Photo: Madrid Deep Space Communications Complex, by NASA/JPL-Caltech.

The main issues in the current intelligent design debate are extremely easy to understand. On the one hand, most scientists say, however hard it may be to explain the apparent design in nature without a designer, and no matter how implausible or contrary to the evidence our attempts to explain the design away may be, this apparent design cannot be real because then we would have an even more difficult problem: explaining where the designer came from. And because science has been so successful in unraveling other mysteries of nature, these scientists are convinced that nothing could possibly be beyond the reach of their science. So if they can’t understand where the designer came from, he can’t exist.

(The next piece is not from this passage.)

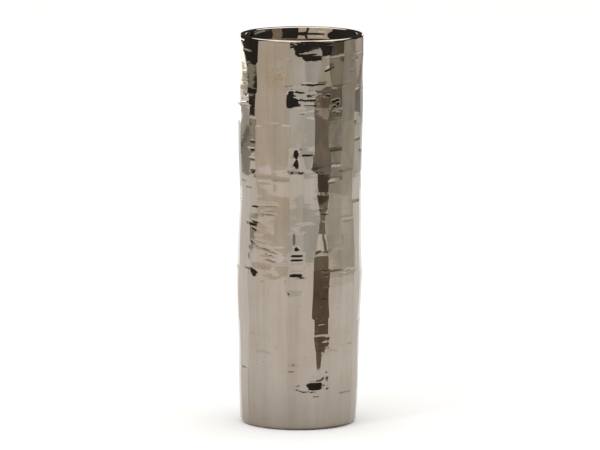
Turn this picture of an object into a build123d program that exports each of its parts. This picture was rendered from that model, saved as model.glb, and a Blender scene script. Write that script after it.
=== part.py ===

To this logic we can only reply: even if there “can’t be” any real design in nature, it is absurdly, spectacularly, blindingly obvious that there is. And that is becoming more obvious with each new biological and biochemical discovery.

A Stalemate Over Design

And so what David Berlinski calls a “stalemate” exists: we may never be able to convince the scientific majority that a designer could exist even if they can’t explain him. But I would be very satisfied if we could just get the general public to understand what the debate is really about, because most lay people have not ruled out the possibility that a designer could exist who is beyond scientific understanding.

So it is very interesting to see that evidence is now being uncovered that not only are the laws of nature, and the conditions on Earth, “fine-tuned” for life, they are also fine-tuned for scientific discovery and for the development of technology, as Guillermo Gonzalez, Jay Richards, Michael Denton, and others have shown. My video “A Summary of the Evidence for Intelligent Design” includes some discussion of this evidence, and the “Study Guide” (Section 2b) for the video includes links to other videos with more details. 

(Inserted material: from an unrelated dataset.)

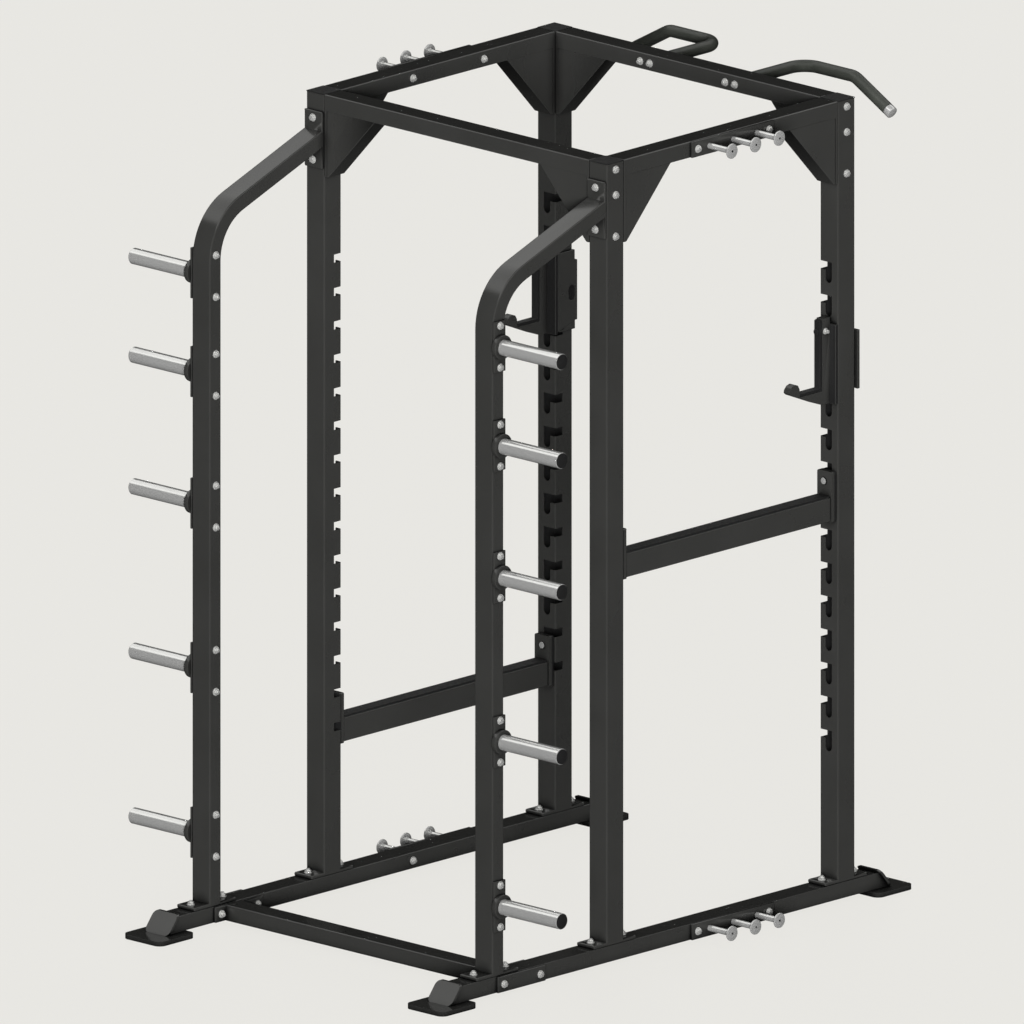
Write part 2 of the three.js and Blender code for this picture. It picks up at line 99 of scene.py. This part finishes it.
def noise(tree, scale, detail=3.0):
    places = tree.nodes.new("ShaderNodeTexCoord")
    texture = tree.nodes.new("ShaderNodeTexNoise")
    texture.inputs["Scale"].default_value = scale
    texture.inputs["Detail"].default_value = detail
    tree.links.new(places.outputs["Object"], texture.inputs["Vector"])
    return texture.outputs["Fac"]


def add_bump(tree, shader, height, strength, distance):
    bump = tree.nodes.new("ShaderNodeBump")
    bump.inputs["Strength"].default_value = strength
    bump.inputs["Distance"].default_value = distance
    tree.links.new(height, bump.inputs["Height"])
    tree.links.new(bump.outputs["Normal"], shader.inputs["Normal"])


def vary(tree, shader, socket, factor, low, high):
    ramp = tree.nodes.new("ShaderNodeMapRange")
    ramp.inputs["From Min"].default_value = 0.35
    ramp.inputs["From Max"].default_value = 0.65
    ramp.inputs["To Min"].default_value = low
    ramp.inputs["To Max"].default_value = high
    tree.links.new(factor, ramp.inputs["Value"])
    tree.links.new(ramp.outputs["Result"], shader.inputs[socket])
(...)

But the reason this evidence of “fine-tuning for discovery” is so satisfying to me is not just because it defeats the anthropic principle — that is, the idea that “the laws and constants of physics in our universe are so fine-tuned for life because otherwise we would not be here to wonder about it.” Who could take that seriously anyway? It is because it shows those scientists who insist that nothing could possibly be beyond the reach of their science, that the reason they have been able to reach so far with that science in the first place is because an intelligent design made it possible!